14. The container of claim 13, wherein n is from about 1 to about 50.

15. The container of claim 1, further comprising a feature imprinted on an inner surface of the base, wherein the feature functions to increase the punctureability of the base.

16. The container of claim 1, wherein the container has improved punctureability as characterized by a puncture load of less than 6.0 kg.

17. The container of claim 1, wherein the container has improved punctureability as characterized by a puncture load of about 2.5 kg to about 5.0 kg.

18. The container of claim 1, wherein the container is recycleable.
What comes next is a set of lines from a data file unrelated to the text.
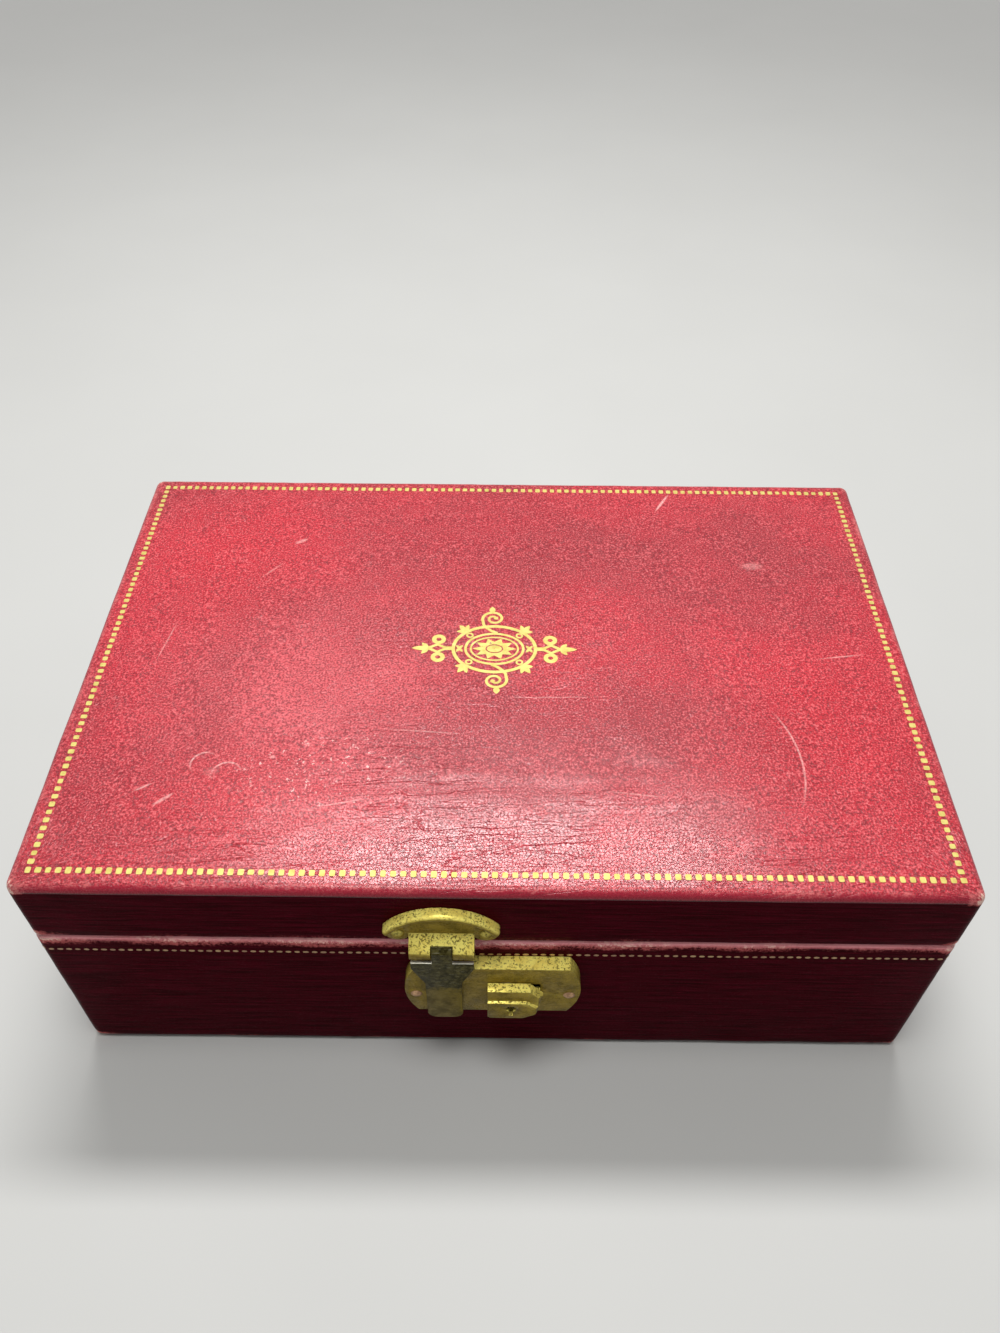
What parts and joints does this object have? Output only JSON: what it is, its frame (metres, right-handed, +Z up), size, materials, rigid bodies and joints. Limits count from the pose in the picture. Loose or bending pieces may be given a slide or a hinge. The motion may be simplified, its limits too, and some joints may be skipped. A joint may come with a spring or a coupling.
{
  "type": "musical jewelry box",
  "caption": "Leather covered jewelry box with a hinged padded lid, brass hasp latch, velvet lined compartments, mirror and a wind-up musical movement.",
  "frame": {"origin": "centre of the underside of the bottom board, on the surface that the box stands on", "axes": "+X along the width, to the right seen from the latch side; -Y towards the latch; +Z up"},
  "size_m": [0.264, 0.2033, 0.0944],
  "materials": {
    "red_leather": "grained, worn, satin gloss",
    "black_board": "matt paper covered",
    "pine": "planed, unfinished",
    "velvet": "short pile",
    "velvet_rolls": "short pile",
    "wadding": "soft",
    "satin": "satin",
    "brass": "stamped, pitted and tarnished",
    "copper_rivet": "dull",
    "worn_nickel": "worn plating",
    "steel": "plated",
    "spring_steel": "oiled",
    "mirror": "silvered",
    "gilt_frame": "polished"
  },
  "bodies": {
    "base": {"bottom_board": "black_board", "base_carcass": "pine", "base_leather": "red_leather", "base_lining": "velvet", "long_partition": "velvet", "cross_partitions": "velvet", "ring_riser": "velvet", "ring_rolls": "velvet_rolls", "music_cover": "velvet", "hinge_base_leaves": "brass", "hinge_pins": "steel", "hinge_base_screws": "brass", "lock_plate": "brass", "lock_shell": "brass", "lock_rivets": "copper_rivet", "hasp_pin": "steel", "hasp_spring": "spring_steel", "knob_spring": "spring_steel", "bedplate": "steel", "bedplate_screws": "steel", "cylinder_brackets": "steel", "comb_seat": "steel", "tone_comb": "spring_steel", "comb_screws": "steel", "governor_frame": "steel", "ratchet_click": "steel", "stop_spring": "spring_steel"},
    "lid": {"lid_carcass": "pine", "lid_wadding": "wadding", "lid_leather": "red_leather", "lid_lining": "satin", "mirror_frame": "gilt_frame", "mirror_glass": "mirror", "hinge_lid_leaves": "brass", "hinge_lid_screws": "brass", "catch_plate": "brass", "catch_rivets": "brass"},
    "hasp": {"hasp": "worn_nickel"},
    "knob": {"slide_knob": "brass", "latch_bolt": "steel"},
    "lock_cam": {"lock_cam": "steel"},
    "winding": {"winding_key": "steel", "winding_arbor": "steel"},
    "barrel": {"spring_barrel": "brass", "mainspring": "spring_steel"},
    "cylinder": {"tune_cylinder": "brass", "cylinder_shaft": "steel", "cylinder_pinion": "brass", "cylinder_wheel": "brass"},
    "governor": {"governor_arbor": "steel", "governor_wheel": "brass"},
    "fly": {"governor_worm": "steel", "fly_vanes": "brass"},
    "stop_wire": {"stop_wire": "steel"}
  },
  "joints": [
    {"name": "lid_hinge", "type": "hinge", "parent": "base", "child": "lid", "pos_m": [0, 0.0926, 0.0662], "axis": [-1, 0, 0], "range_deg": [0, 100]},
    {"name": "hasp_swing", "type": "hinge", "parent": "base", "child": "hasp", "pos_m": [-0.0148, -0.0933, 0.0316], "axis": [1, 0, 0], "range_deg": [0, 75]},
    {"name": "knob_slide", "type": "slide", "parent": "base", "child": "knob", "axis": [1, 0, 0], "range_m": [0, 0.005], "stiffness_N_per_m": 120, "springref_m": -0.003, "deforming": ["knob_spring"]},
    {"name": "lock_turn", "type": "hinge", "parent": "knob", "child": "lock_cam", "pos_m": [0.00495, -0.09445, 0.0409], "axis": [0, 1, 0], "range_deg": [0, 90]},
    {"name": "key_turn", "type": "hinge", "parent": "base", "child": "winding", "pos_m": [0.064, 0.09, 0.03], "axis": [0, 1, 0], "continuous": true},
    {"name": "barrel_turn", "type": "hinge", "parent": "base", "child": "barrel", "pos_m": [0.064, 0.073, 0.03], "axis": [0, 1, 0], "continuous": true},
    {"name": "cylinder_turn", "type": "hinge", "parent": "base", "child": "cylinder", "pos_m": [0.0875, 0.0622, 0.03], "axis": [1, 0, 0], "continuous": true},
    {"name": "governor_turn", "type": "hinge", "parent": "base", "child": "governor", "pos_m": [0.1, 0.0622, 0.04], "axis": [1, 0, 0], "continuous": true},
    {"name": "fly_turn", "type": "hinge", "parent": "base", "child": "fly", "pos_m": [0.10325, 0.05458, 0.04], "axis": [0, 0, 1], "continuous": true},
    {"name": "stop_rise", "type": "slide", "parent": "base", "child": "stop_wire", "axis": [0, 0, 1], "range_m": [0, 0.003], "deforming": ["stop_spring"]}
  ],
  "couplings": [
    {"joint": "cylinder_turn", "follows": "barrel_turn", "ratio": -2},
    {"joint": "governor_turn", "follows": "barrel_turn", "ratio": 8},
    {"joint": "fly_turn", "follows": "barrel_turn", "ratio": 240},
    {"joint": "stop_rise", "follows": "lid_hinge", "m_per_rad": 0.0017189}
  ]
}
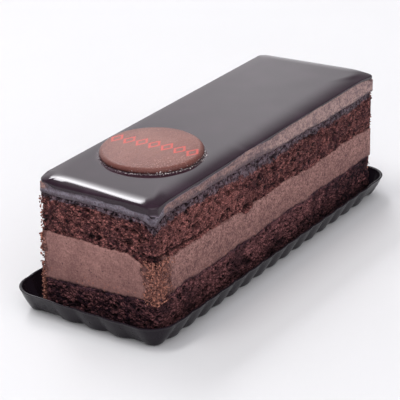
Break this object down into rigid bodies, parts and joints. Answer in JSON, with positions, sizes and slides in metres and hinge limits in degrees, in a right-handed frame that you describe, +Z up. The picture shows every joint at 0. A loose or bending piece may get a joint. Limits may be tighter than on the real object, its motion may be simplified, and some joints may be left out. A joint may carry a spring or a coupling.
{
  "type": "chocolate layer cake slice",
  "caption": "Long rectangular chocolate cake slice with sponge and mousse layers, a mirror glaze and a round of chocolate on top, on its own fluted black tray.",
  "frame": {"origin": "on the ground at the middle of the tray", "axes": "+Z up, +X along the slice, away from the end that is nearest the round of chocolate"},
  "size_m": [0.1334, 0.0542, 0.0447],
  "materials": {
    "tray_plastic": "thin black glossy moulded plastic",
    "soaked_sponge": "dark soaked chocolate sponge with open crumb",
    "sponge": "chocolate sponge with open crumb",
    "mousse": "smooth milk chocolate mousse with fine cut marks",
    "mirror_glaze": "dark chocolate mirror glaze",
    "chocolate": "satin milk chocolate"
  },
  "bodies": {
    "root": {"tray": "tray_plastic", "lower_sponge": "soaked_sponge", "mousse": "mousse", "upper_sponge": "sponge", "top_mousse": "mousse", "glaze": "mirror_glaze", "chocolate_round": "chocolate"}
  },
  "joints": []
}
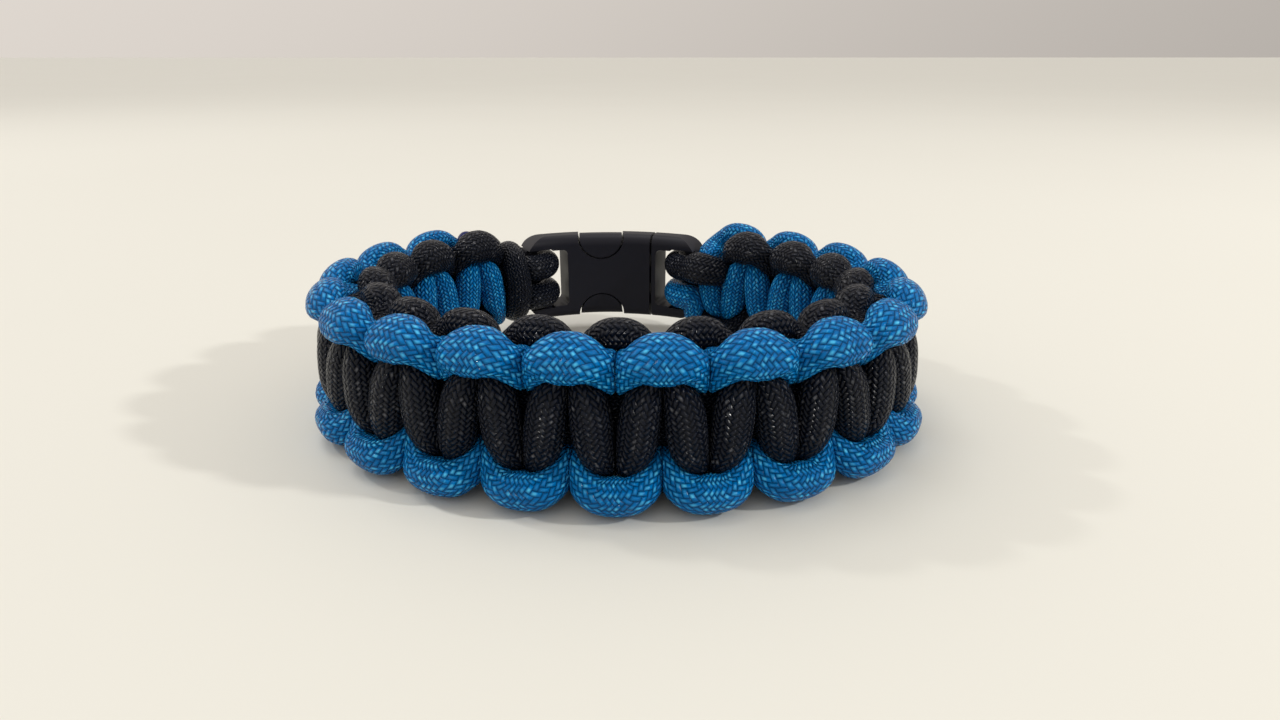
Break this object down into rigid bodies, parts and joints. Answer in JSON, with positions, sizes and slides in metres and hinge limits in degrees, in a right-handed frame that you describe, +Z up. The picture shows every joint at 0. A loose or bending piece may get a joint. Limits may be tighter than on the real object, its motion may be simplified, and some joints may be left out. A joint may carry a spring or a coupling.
{
  "type": "paracord bracelet",
  "caption": "Closed wrist bracelet woven from two colours of cord in a cobra weave, fastened by a small side-release buckle.",
  "frame": {"origin": "under the middle of the whole bracelet, on the surface it stands on", "axes": "+Z up, along the axis of the loop; +Y towards the buckle; +X along the buckle towards its plug"},
  "size_m": [0.0796, 0.0672, 0.0197],
  "materials": {
    "black_cord": "braided nylon sheath",
    "blue_cord": "braided nylon sheath",
    "buckle": "satin moulded plastic"
  },
  "bodies": {
    "root": {"black_cord": "black_cord", "blue_cord": "blue_cord", "core_cord": "black_cord", "buckle_socket": "buckle", "buckle_plug": "buckle"}
  },
  "joints": []
}
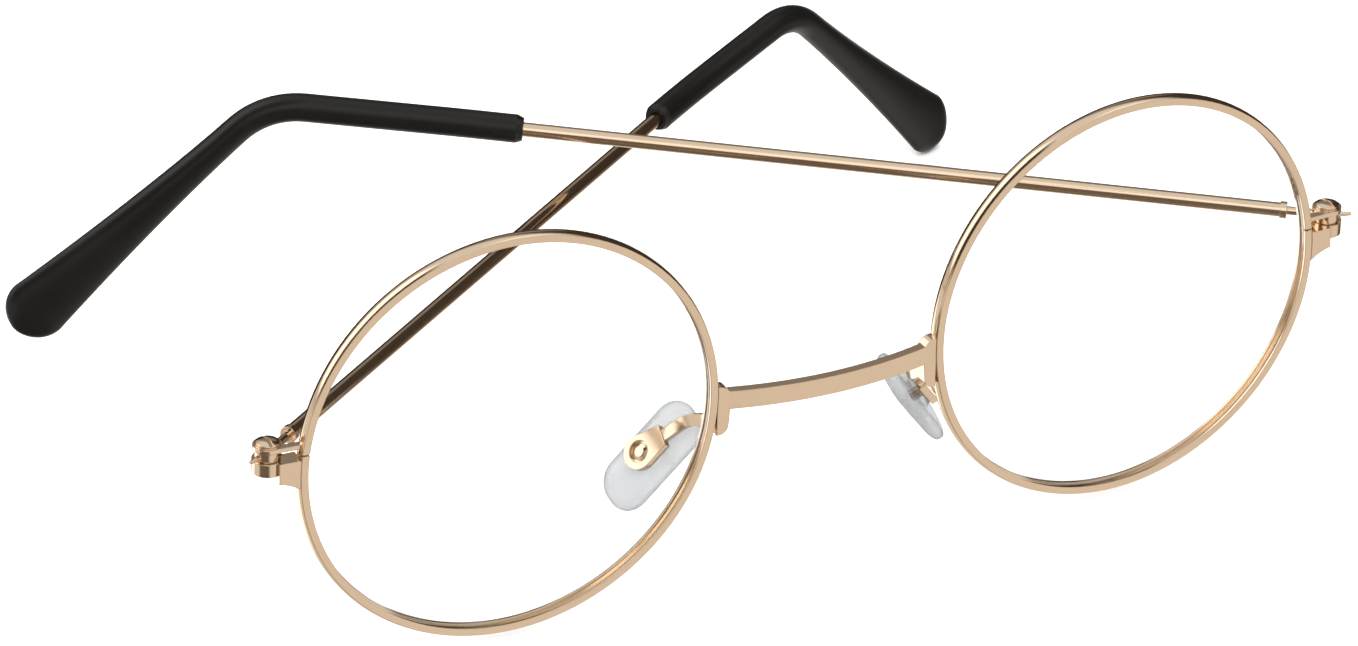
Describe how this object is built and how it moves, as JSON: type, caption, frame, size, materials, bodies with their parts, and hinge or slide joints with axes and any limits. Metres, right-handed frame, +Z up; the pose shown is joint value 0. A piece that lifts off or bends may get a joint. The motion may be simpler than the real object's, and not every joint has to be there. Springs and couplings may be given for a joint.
{
  "type": "round wire eyeglasses",
  "caption": "Round wire-rim eyeglasses with a bowed strip bridge, soft nose pads on metal arms, and folding wire temples that end in sleeved ear hooks.",
  "frame": {"origin": "middle of the bridge's flat top face", "axes": "+X to the wearer's left, +Y back along the temples when open, +Z up; the front faces -Y"},
  "size_m": [0.1245, 0.0796, 0.0463],
  "materials": {
    "gold": "polished champagne gold plating",
    "lens": "clear, thin",
    "pad": "clear soft plastic, slightly frosted",
    "tip": "glossy black"
  },
  "bodies": {
    "front": {"bridge": "gold", "rim_right": "gold", "lens_right": "lens", "pad_plate_right": "gold", "pad_arm_right": "gold", "end_piece_right": "gold", "closing_lug_right": "gold", "hinge_washer_right": "gold", "hinge_screw_right": "gold", "rim_left": "gold", "lens_left": "lens", "pad_plate_left": "gold", "pad_arm_left": "gold", "end_piece_left": "gold", "closing_lug_left": "gold", "hinge_washer_left": "gold", "hinge_screw_left": "gold"},
    "temple_right": {"temple_eye_right": "gold", "temple_wire_right": "gold", "temple_tip_right": "tip"},
    "temple_left": {"temple_eye_left": "gold", "temple_wire_left": "gold", "temple_tip_left": "tip"},
    "pad_right": {"nose_pad_right": "pad", "pad_stud_right": "gold"},
    "pad_left": {"nose_pad_left": "pad", "pad_stud_left": "gold"}
  },
  "joints": [
    {"name": "temple_fold_right", "type": "hinge", "parent": "front", "child": "temple_right", "pos_m": [-0.0598, 0.005, 0.00238], "axis": [0, 0, -1], "range_deg": [-53.6, 24.4]},
    {"name": "temple_fold_left", "type": "hinge", "parent": "front", "child": "temple_left", "pos_m": [0.0598, 0.005, 0.00238], "axis": [0, 0, 1], "range_deg": [-58.8, 21.2]},
    {"name": "pad_swivel_right", "type": "hinge", "parent": "front", "child": "pad_right", "pos_m": [-0.0147, 0.01035, -0.01155], "axis": [-0.7995, -0.2493, 0.5466], "range_deg": [-8, 8]},
    {"name": "pad_swivel_left", "type": "hinge", "parent": "front", "child": "pad_left", "pos_m": [0.0147, 0.01035, -0.01155], "axis": [0.7995, -0.2493, 0.5466], "range_deg": [-8, 8]}
  ]
}
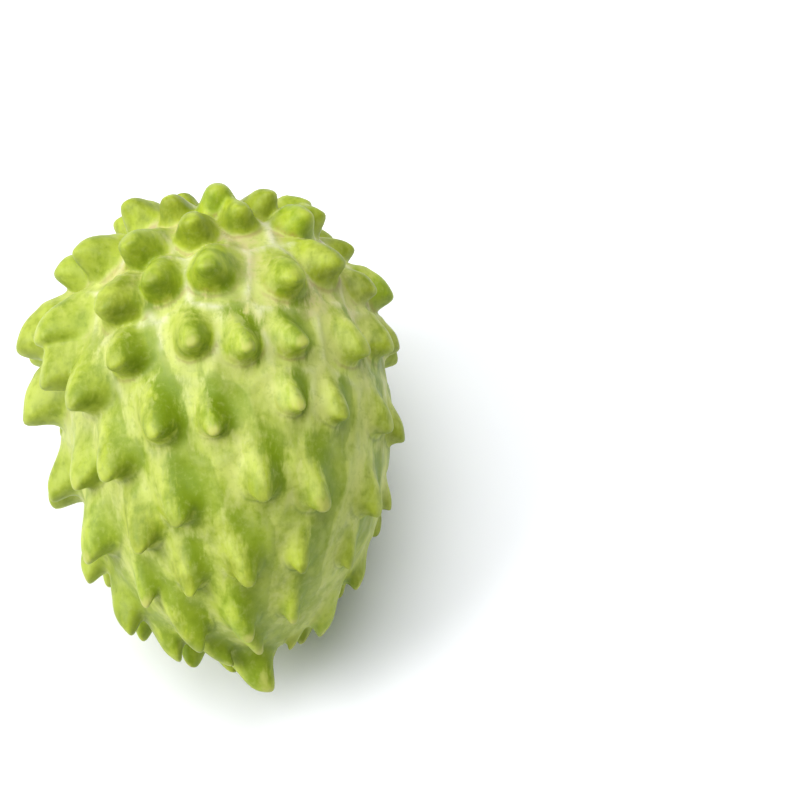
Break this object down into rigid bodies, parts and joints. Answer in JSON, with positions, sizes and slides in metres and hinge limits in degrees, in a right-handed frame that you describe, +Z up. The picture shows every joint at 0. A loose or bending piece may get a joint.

19. A container for forming a beverage comprising the container of claim 1, and further comprising: a filter disposed in the cavity of the container and defining first and second chambers in the cavity;a beverage medium disposed in the cavity and arranged to interact with a liquid introduced into the container to form a beverage; anda lid attached to a rim of the container to contain the beverage medium and filter disposed therein.

20. The container of claim 19, wherein the beverage medium comprises coffee grinds, ground tea leaves, chocolate, flavored powder, and combinations thereof.